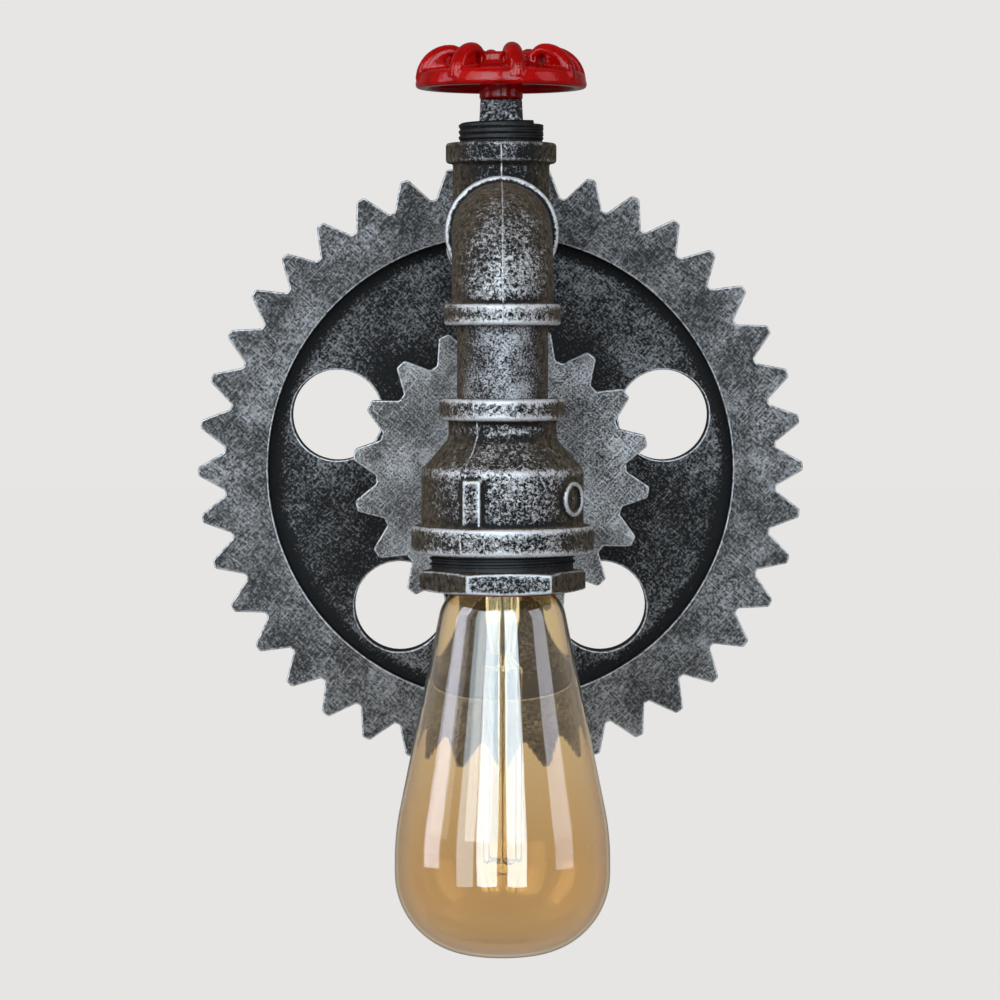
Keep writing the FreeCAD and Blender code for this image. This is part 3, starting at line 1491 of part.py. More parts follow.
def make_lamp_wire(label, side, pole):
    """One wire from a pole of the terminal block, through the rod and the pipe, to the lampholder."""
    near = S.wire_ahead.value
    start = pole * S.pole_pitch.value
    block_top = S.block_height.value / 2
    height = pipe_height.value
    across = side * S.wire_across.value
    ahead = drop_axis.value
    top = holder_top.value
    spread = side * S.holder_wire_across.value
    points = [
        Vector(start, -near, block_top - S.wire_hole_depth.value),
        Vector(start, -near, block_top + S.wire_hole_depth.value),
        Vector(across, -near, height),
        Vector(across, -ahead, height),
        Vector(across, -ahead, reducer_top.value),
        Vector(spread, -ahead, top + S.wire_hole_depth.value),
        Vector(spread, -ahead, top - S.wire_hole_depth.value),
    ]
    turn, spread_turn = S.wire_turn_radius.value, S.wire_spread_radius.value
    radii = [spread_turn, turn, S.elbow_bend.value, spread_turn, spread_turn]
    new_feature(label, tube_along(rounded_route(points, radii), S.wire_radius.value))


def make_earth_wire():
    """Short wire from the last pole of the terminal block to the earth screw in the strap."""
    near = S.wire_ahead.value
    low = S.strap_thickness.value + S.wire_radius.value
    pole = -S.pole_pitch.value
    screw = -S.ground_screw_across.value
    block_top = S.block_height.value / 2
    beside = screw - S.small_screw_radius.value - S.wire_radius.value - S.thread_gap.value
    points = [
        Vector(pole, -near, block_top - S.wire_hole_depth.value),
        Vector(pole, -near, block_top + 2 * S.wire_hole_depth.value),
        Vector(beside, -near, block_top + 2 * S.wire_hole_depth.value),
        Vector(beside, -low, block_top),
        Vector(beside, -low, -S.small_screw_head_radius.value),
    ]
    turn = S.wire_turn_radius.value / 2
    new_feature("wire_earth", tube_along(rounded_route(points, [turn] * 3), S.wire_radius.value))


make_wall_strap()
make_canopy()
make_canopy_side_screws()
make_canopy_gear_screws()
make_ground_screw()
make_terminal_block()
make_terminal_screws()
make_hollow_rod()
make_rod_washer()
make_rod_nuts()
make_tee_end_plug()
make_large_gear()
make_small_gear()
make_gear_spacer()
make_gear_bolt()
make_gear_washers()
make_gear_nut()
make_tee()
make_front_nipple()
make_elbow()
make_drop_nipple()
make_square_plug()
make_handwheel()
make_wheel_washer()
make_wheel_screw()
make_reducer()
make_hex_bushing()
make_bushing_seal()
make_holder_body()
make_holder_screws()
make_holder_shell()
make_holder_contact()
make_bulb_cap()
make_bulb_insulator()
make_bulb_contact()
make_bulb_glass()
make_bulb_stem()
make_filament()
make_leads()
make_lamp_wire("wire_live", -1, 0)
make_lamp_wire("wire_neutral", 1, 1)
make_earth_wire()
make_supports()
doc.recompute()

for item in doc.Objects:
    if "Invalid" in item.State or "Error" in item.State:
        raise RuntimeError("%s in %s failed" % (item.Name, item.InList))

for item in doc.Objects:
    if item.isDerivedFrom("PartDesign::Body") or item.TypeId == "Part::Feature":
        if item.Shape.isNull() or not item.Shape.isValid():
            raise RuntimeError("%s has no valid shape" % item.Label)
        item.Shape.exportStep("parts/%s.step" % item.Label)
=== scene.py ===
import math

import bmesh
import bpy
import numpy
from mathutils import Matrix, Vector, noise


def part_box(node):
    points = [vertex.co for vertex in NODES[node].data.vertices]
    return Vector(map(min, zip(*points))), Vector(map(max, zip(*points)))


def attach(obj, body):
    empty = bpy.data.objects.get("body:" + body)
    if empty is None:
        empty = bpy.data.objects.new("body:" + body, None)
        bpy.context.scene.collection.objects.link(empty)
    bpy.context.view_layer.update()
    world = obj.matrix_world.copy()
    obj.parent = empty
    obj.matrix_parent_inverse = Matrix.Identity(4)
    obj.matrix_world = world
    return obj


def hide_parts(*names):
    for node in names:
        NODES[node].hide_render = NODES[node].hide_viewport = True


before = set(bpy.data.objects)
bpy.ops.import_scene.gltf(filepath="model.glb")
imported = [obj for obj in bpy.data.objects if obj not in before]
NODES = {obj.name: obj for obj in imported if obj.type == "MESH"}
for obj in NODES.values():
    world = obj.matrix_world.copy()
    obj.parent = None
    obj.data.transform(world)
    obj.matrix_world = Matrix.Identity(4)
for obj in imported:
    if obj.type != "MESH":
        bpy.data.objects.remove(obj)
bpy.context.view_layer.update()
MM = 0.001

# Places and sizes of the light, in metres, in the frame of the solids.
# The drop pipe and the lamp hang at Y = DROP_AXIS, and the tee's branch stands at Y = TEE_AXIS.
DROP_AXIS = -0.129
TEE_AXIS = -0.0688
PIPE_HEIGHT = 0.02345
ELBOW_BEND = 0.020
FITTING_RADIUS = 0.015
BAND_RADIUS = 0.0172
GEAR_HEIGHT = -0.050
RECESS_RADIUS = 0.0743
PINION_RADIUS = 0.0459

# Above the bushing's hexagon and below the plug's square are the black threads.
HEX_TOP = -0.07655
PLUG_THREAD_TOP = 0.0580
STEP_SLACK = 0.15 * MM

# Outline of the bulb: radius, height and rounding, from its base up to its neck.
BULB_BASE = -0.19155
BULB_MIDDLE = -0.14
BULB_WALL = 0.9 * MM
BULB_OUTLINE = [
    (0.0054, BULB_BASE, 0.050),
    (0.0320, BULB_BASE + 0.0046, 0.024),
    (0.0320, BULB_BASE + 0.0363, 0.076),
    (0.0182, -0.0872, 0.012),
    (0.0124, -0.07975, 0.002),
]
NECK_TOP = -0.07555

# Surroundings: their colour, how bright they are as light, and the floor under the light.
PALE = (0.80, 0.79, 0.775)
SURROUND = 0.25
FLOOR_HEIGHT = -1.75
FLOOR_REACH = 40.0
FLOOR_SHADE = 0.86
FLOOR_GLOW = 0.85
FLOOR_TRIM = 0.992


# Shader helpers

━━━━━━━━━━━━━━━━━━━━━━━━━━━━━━

Set exercise —
Nothing outside the span should appear: copy exactly from the line with "make_bulb_glass()" through the line with "bpy.context.scene.collection.objects.link(empty)".

Exercise result —
make_bulb_glass()
make_bulb_stem()
make_filament()
make_leads()
make_lamp_wire("wire_live", -1, 0)
make_lamp_wire("wire_neutral", 1, 1)
make_earth_wire()
make_supports()
doc.recompute()

for item in doc.Objects:
    if "Invalid" in item.State or "Error" in item.State:
        raise RuntimeError("%s in %s failed" % (item.Name, item.InList))

for item in doc.Objects:
    if item.isDerivedFrom("PartDesign::Body") or item.TypeId == "Part::Feature":
        if item.Shape.isNull() or not item.Shape.isValid():
            raise RuntimeError("%s has no valid shape" % item.Label)
        item.Shape.exportStep("parts/%s.step" % item.Label)
=== scene.py ===
import math

import bmesh
import bpy
import numpy
from mathutils import Matrix, Vector, noise


def part_box(node):
    points = [vertex.co for vertex in NODES[node].data.vertices]
    return Vector(map(min, zip(*points))), Vector(map(max, zip(*points)))


def attach(obj, body):
    empty = bpy.data.objects.get("body:" + body)
    if empty is None:
        empty = bpy.data.objects.new("body:" + body, None)
        bpy.context.scene.collection.objects.link(empty)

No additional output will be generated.